I admit that I was really on the fence about running the Subaru Distance Classic 6K on Thanksgiving morning.
It was going to be a long enough day, cooking a full dinner for seven. On top of that, I wasn’t sure racing a few days before the Space Coast Half Marathon was the best idea.
But if there’s one thing runner friends are good at, it’s peer pressure. And I caved under the influence.
Also, there was a super cute turkey shirt to be claimed.
The race was scheduled to start at 7:00 AM (plenty early enough to get home to get a 20 pound turkey in the oven). We got a bit of a car pool going and met up at 5:45 AM. It was about 39 degrees, and I was absolutely regretting the decision to leave my warm, snuggly bed. Brrr.
However, lots of laughter and good conversation on the ride over certainly warmed us up and we were all in great spirits when we arrived at the start line.
We were early enough to be able to breeze in and out of the portapotties (always the mark of a successful race day), and then we met up with more of our friends and huddled up to stay warm before it was ready to go. We even got to meet another runner in our Moms Run This Town local chapter, and I am excited to try running with her this week.
As the clock neared 7:00, the 6K and half marathon runners lined up together. We would start at the same time and then split up further along the route. As you can see, a lot of people were out to get in some physical activity before a day of Thanksgiving festivities.
The National Anthem started to play. There was a technical difficulty and the recording cut off – for a moment, everyone trailed off, and then, all the runners sang the final line “O’er the land of the free and the home of the brave.” It was a beautiful moment and yet another reason why I love the camaraderie of the running community.
The start of the race was a little crowded. Actually, a lot crowded. It was really hard to maneuver through and around people, tough to find a groove, and darn near impossible to pull over to start intervals. So I kept running. A man hard on my heels was quite vocal in complaining about how he couldn’t get through and I turned to apologize that I was unable to get out of his way. He softened his attitude a little, and finally, at the splitting point, we got some breathing room.
By the way, at this point, my Garmin was reading about .7 miles – I hadn’t stopped to walk and I was feeling fabulous. So I decided to go for the entire mile, just because.
In the meantime, it is important to note that even though I thought I had programmed in my intervals, I hadn’t done it correctly, so when I did decide to do my run/walk, it was up to me to calculate the times in my head. Not my favorite, but it certainly kept me busy.

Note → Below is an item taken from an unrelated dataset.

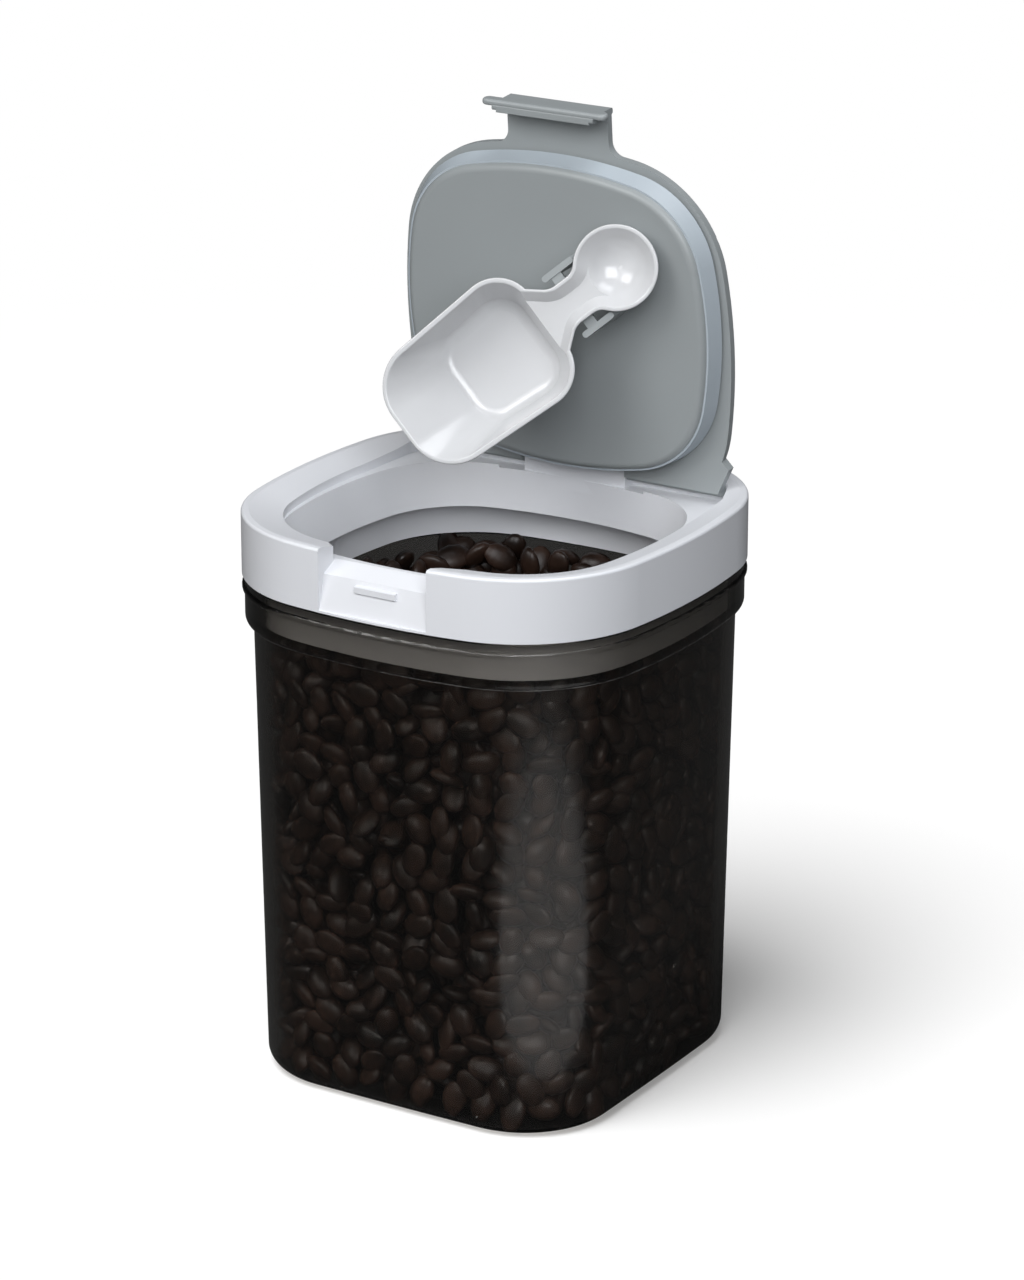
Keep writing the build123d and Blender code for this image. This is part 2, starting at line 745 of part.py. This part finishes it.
with BuildPart() as lid_seal:
    with BuildSketch(lid_plane.offset(lid_seal_start)):
        with BuildLine():
            bowed_outline(lid_seal_half, lid_seal_depth_half, lid_seal_corner, plug_bow,
                          centre=(0, lid_seal_centre))
        make_face()
    with BuildSketch(lid_plane.offset(lid_seal_start + lid_seal_height)):
        with BuildLine():
            bowed_outline(plug_half, plug_depth_half, plug_corner, plug_bow, centre=(0, plug_centre),
                          inset=-lid_seal_foot)
        make_face()
    loft()
    with BuildSketch(lid_plane.offset(lid_seal_start)):
        with BuildLine():
            bowed_outline(plug_half, plug_depth_half, plug_corner, plug_bow, centre=(0, plug_centre),
                          inset=seal_groove - seal_fit_gap)
        make_face()
    extrude(amount=lid_seal_height, mode=Mode.SUBTRACT)

lid_seal.part.label = "lid_seal"
export_step(lid_seal.part, "parts/lid_seal.step")

# Scoop: a deep bowl, a narrow waist and a small round bowl, made outside first and then hollowed

with BuildPart() as scoop:
    for wall, mode in ((0.0, Mode.ADD), (scoop_wall, Mode.SUBTRACT)):
        with BuildSketch(scoop_plane) as bowl_rim:
            with BuildLine():
                Polyline(*bowl_corners(bowl_front, bowl_rear, bowl_front_half, bowl_rear_half, wall),
                         close=True)
            make_face()
            fillet(bowl_rim.vertices().group_by(Axis.X)[0], bowl_front_corner - wall)
            fillet(bowl_rim.vertices().group_by(Axis.X)[-1], bowl_rear_corner - wall)
        with BuildSketch(scoop_plane.offset(wall - bowl_drop)) as bowl_floor:
            with BuildLine():
                Polyline(*bowl_corners(bowl_floor_front, bowl_floor_rear, bowl_floor_front_half,
                                       bowl_floor_rear_half, wall), close=True)
            make_face()
            fillet(bowl_floor.vertices(), bowl_floor_corner - wall)
        loft(mode=mode)
        with BuildSketch(scoop_plane) as waist:
            with BuildLine():
                Polyline(*waist_corners(wall), close=True)
            make_face()
            fillet(waist.vertices().group_by(Axis.X)[1], waist_root_fillet + wall)
            with Locations((spoon_at, 0)):
                Circle(spoon_radius - wall)
            meeting = spoon_at - math.sqrt((spoon_radius - wall) ** 2 - (waist_half - wall) ** 2)
            fillet(waist.vertices().filter_by_position(Axis.X, meeting - pick_margin, meeting + pick_margin),
                   waist_spoon_fillet + wall)
        extrude(amount=wall - waist_drop, taper=waist_taper, mode=mode)
        with BuildSketch(spoon_plane):
            with BuildLine():
                Line((0, waist_drop - wall), (0, spoon_bottom(wall)))
                TangentArc((0, spoon_bottom(wall)), (spoon_ball_edge(wall), waist_drop - wall), tangent=(1, 0))
                Line((spoon_ball_edge(wall), waist_drop - wall), (0, waist_drop - wall))
            make_face()
        revolve(axis=Axis(spoon_plane.origin, scoop_plane.z_dir), mode=mode)
    scoop_levels = scoop.faces().filter_by(scoop_plane).sort_by(Axis(scoop_origin, scoop_normal))
    fillet(scoop_levels[0].edges(), bowl_foot_radius)
    fillet(scoop_levels[1].edges(), bowl_foot_radius - scoop_wall)
    fillet(scoop_levels[-1].edges(), scoop_edge)

scoop.part.label = "scoop"
export_step(scoop.part, "parts/scoop.step")
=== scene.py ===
import math
import random

import bmesh
import bpy
from mathutils import Euler, Matrix, Vector
from mathutils.bvhtree import BVHTree


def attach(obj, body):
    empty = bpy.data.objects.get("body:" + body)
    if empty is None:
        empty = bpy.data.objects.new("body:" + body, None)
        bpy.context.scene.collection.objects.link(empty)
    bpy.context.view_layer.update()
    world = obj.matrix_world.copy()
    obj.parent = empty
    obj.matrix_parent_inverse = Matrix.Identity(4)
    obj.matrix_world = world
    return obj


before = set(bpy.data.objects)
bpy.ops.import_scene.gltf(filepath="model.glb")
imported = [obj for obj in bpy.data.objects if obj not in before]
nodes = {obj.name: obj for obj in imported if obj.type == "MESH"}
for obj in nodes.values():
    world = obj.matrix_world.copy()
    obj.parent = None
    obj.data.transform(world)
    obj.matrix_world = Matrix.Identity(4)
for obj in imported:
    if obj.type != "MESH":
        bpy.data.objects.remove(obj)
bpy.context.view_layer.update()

# Lengths are in metres, in the frame of the solids: +Z up, the catch towards -Y and the hinge towards +Y.

MM = 0.001

# Camera, with its lens and sensor in millimetres
CAMERA_PLACE = Vector((667.5, -1071.9, 567.0)) * MM
CAMERA_AZIMUTH = math.radians(31.75)
CAMERA_ELEVATION = math.radians(19.5)
CAMERA_LENS = 138.15
CAMERA_SENSOR = 36.0
CAMERA_SHIFT_X = 0.0023
CAMERA_CLIP_END = 50.0

# Floor and room
FLOOR_HALF = 6.0
FLOOR_LIT_REACH = 0.35
FLOOR_PLAIN_REACH = 0.8
PAPER_WHITE = (0.82, 0.82, 0.82, 1)
PAPER_GLOW = 0.22
PAPER_DARK = (0.05, 0.05, 0.05, 1)
BACKDROP_WHITE = (1, 1, 1, 1)
BACKDROP_STRENGTH = 1.0
ROOM_TINT = (0.97, 0.98, 1.0, 1)
ROOM_STRENGTH = 0.02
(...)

The course wound through a residential area, so it was quiet and mostly shaded. The temperatures did warm up a bit, and I finally had to strip off my fingerless gloves because I was getting hot. I had gone back and forth between shorts and capris and went with the capris, but I should have chosen differently.
Other than that, I was feeling fabulous and strong. No cramps, no stitches, no struggling to breathe. None of my usual complaints reared their ugly heads to get in the way. Before long, I was waving to the friends that were standing at the final turn, and kicking it in to sprint to the finish line.
This? This is the face of a runner who has had a great race.
And this is my insta-PR for a first time 6K. Also important to note, that this is a pace PR for any race I’ve ever run!
So freaking excited!
We cheered in the rest of our group (the ones who were running the shorter distance) and rounded everyone up to go home. There may have been an egg nog toast. All races should end with one.
This was a great way to start the holiday. I loved getting out and moving in the crisp air, and I also loved seeing all the costumes and themed outfits people were wearing. So creative. I plan on making this part of my Thanksgiving morning tradition from here on out. The only thing I really didn’t love was the fact that there weren’t medals. I know we are lucky that most of our local 5Ks do offer finisher medals, but I think a die-cast turkey on a ribbon would have made the experience just about perfect.
And of course, thank you to the volunteers and spectators who gave up their time that morning to man water spots and cheer us on. The experience wouldn’t be the same without your generous donation of time.
Do you like racing on holidays?
Do you ever cave to racing peer pressure?